» **Collected data entries**:
..........

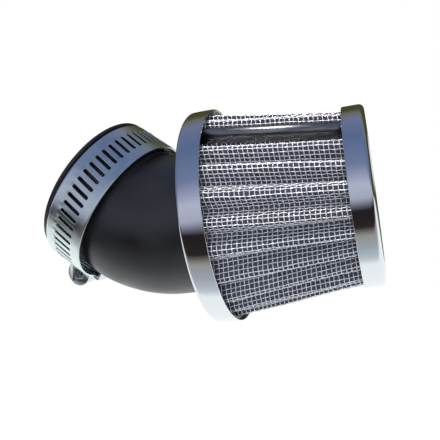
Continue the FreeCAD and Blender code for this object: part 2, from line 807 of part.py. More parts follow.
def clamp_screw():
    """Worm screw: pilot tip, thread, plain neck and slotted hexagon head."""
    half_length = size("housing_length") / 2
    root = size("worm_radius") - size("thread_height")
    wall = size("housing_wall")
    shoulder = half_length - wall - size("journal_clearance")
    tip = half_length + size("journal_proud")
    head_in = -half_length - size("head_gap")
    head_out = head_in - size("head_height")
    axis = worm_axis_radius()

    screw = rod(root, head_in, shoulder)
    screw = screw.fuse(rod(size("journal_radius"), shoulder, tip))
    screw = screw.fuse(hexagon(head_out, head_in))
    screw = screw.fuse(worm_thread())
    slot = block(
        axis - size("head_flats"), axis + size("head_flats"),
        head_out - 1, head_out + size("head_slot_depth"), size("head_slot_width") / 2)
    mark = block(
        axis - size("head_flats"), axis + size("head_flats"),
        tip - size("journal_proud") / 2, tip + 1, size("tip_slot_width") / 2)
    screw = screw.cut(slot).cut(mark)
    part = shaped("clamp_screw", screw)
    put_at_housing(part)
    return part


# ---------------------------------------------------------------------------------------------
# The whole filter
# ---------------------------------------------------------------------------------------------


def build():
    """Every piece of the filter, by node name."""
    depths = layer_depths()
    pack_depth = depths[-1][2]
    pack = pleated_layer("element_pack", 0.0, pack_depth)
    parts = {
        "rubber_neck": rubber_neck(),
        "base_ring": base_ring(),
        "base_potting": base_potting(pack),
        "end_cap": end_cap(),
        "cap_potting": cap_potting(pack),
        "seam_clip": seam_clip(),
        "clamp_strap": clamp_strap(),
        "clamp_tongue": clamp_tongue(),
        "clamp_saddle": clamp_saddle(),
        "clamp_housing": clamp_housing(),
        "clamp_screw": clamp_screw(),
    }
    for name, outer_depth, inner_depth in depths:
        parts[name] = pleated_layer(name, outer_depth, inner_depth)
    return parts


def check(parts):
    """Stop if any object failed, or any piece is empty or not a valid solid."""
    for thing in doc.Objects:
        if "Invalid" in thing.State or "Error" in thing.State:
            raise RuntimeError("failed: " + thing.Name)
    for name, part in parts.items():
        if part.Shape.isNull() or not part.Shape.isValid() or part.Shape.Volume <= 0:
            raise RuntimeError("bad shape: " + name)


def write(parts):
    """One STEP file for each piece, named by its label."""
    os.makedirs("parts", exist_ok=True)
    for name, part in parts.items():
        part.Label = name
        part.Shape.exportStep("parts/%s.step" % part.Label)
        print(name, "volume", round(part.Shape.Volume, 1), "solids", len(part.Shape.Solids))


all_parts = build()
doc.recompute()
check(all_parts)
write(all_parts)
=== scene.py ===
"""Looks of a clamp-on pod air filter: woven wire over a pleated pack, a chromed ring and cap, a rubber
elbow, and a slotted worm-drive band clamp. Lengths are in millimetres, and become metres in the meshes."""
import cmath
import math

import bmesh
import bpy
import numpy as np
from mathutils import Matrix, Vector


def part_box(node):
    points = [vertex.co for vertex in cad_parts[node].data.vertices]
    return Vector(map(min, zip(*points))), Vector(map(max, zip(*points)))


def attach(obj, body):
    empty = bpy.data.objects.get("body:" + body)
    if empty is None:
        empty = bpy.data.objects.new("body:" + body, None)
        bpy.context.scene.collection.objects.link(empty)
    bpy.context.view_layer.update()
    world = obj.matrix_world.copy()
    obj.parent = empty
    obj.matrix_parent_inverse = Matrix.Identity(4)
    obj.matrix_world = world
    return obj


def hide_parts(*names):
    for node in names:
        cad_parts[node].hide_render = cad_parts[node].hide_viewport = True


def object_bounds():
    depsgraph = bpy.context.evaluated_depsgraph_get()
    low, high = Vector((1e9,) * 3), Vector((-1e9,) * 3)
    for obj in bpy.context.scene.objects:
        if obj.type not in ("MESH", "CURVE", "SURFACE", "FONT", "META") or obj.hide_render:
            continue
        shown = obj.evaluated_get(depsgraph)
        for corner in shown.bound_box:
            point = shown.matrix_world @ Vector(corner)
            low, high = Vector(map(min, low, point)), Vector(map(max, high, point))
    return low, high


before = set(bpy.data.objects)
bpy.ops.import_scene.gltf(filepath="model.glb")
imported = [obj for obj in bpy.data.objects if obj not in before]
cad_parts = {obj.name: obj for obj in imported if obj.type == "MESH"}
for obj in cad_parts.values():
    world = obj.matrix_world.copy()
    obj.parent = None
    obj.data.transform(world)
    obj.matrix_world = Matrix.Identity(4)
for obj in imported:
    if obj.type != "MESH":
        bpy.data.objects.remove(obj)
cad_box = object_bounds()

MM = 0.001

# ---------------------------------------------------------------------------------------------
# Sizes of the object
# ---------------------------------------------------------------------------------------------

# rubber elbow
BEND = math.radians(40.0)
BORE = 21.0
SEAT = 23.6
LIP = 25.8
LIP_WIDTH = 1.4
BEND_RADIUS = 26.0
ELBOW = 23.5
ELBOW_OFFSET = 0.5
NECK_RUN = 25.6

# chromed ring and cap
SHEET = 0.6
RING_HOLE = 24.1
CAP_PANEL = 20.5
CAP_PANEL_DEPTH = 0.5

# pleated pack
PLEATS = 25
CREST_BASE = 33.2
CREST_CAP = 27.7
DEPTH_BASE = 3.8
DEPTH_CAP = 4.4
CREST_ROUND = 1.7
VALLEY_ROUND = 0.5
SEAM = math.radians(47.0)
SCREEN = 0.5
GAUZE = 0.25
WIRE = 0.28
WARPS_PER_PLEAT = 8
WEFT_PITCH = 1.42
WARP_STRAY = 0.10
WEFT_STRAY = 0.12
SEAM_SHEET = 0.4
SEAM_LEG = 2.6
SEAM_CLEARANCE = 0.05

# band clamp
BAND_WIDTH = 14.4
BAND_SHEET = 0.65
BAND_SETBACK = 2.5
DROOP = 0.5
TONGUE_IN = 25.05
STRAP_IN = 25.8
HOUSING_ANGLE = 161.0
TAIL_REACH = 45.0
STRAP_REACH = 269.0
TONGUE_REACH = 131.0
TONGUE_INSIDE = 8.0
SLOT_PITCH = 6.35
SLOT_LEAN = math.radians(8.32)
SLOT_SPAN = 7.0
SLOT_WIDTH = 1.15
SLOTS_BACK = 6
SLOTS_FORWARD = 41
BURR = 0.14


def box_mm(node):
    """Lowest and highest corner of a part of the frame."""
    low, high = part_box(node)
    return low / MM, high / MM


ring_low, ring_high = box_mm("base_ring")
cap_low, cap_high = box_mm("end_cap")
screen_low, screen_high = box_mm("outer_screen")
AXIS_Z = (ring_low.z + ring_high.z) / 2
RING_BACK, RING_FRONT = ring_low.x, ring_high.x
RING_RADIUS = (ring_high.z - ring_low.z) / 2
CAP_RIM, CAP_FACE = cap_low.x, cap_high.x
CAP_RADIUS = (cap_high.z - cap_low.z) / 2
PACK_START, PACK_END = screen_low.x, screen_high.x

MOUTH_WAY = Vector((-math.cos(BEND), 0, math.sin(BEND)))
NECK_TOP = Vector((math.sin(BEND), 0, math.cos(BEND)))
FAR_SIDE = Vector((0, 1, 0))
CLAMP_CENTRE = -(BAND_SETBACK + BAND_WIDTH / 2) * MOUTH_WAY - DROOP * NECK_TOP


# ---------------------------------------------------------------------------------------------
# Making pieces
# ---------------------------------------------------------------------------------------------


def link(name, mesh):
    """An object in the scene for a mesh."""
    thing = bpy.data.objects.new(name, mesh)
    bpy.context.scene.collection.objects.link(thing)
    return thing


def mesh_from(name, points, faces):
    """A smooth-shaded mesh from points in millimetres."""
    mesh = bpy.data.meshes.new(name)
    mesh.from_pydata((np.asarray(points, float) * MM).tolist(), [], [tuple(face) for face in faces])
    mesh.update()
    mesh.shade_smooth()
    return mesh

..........

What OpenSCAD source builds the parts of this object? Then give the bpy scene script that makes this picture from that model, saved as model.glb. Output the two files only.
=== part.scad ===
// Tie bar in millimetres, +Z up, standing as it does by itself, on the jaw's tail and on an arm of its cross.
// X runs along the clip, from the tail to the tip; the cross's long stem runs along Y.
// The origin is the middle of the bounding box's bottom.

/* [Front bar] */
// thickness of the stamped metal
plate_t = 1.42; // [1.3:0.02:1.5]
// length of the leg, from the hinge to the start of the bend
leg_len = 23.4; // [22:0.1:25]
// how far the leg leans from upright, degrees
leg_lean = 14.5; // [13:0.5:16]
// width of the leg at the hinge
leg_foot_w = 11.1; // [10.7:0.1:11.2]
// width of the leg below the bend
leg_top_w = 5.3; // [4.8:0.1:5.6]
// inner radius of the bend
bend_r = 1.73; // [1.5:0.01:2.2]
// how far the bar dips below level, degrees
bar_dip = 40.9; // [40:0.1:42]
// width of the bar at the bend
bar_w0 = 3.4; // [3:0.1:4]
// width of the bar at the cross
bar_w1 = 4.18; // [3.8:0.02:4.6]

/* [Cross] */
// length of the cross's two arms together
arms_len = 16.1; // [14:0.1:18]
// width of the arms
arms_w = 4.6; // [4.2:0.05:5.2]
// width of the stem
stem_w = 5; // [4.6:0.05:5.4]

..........

» **WRITTEN REQUEST**: Print, from the entries above, the line with "return parts", the line with "low, high = Vector((1e9,)" and all lines between them, exactly and with nothing else.

» **WRITTEN RESPONSE**:
    return parts


def check(parts):
    """Stop if any object failed, or any piece is empty or not a valid solid."""
    for thing in doc.Objects:
        if "Invalid" in thing.State or "Error" in thing.State:
            raise RuntimeError("failed: " + thing.Name)
    for name, part in parts.items():
        if part.Shape.isNull() or not part.Shape.isValid() or part.Shape.Volume <= 0:
            raise RuntimeError("bad shape: " + name)


def write(parts):
    """One STEP file for each piece, named by its label."""
    os.makedirs("parts", exist_ok=True)
    for name, part in parts.items():
        part.Label = name
        part.Shape.exportStep("parts/%s.step" % part.Label)
        print(name, "volume", round(part.Shape.Volume, 1), "solids", len(part.Shape.Solids))


all_parts = build()
doc.recompute()
check(all_parts)
write(all_parts)
=== scene.py ===
"""Looks of a clamp-on pod air filter: woven wire over a pleated pack, a chromed ring and cap, a rubber
elbow, and a slotted worm-drive band clamp. Lengths are in millimetres, and become metres in the meshes."""
import cmath
import math

import bmesh
import bpy
import numpy as np
from mathutils import Matrix, Vector


def part_box(node):
    points = [vertex.co for vertex in cad_parts[node].data.vertices]
    return Vector(map(min, zip(*points))), Vector(map(max, zip(*points)))


def attach(obj, body):
    empty = bpy.data.objects.get("body:" + body)
    if empty is None:
        empty = bpy.data.objects.new("body:" + body, None)
        bpy.context.scene.collection.objects.link(empty)
    bpy.context.view_layer.update()
    world = obj.matrix_world.copy()
    obj.parent = empty
    obj.matrix_parent_inverse = Matrix.Identity(4)
    obj.matrix_world = world
    return obj


def hide_parts(*names):
    for node in names:
        cad_parts[node].hide_render = cad_parts[node].hide_viewport = True


def object_bounds():
    depsgraph = bpy.context.evaluated_depsgraph_get()
    low, high = Vector((1e9,) * 3), Vector((-1e9,) * 3)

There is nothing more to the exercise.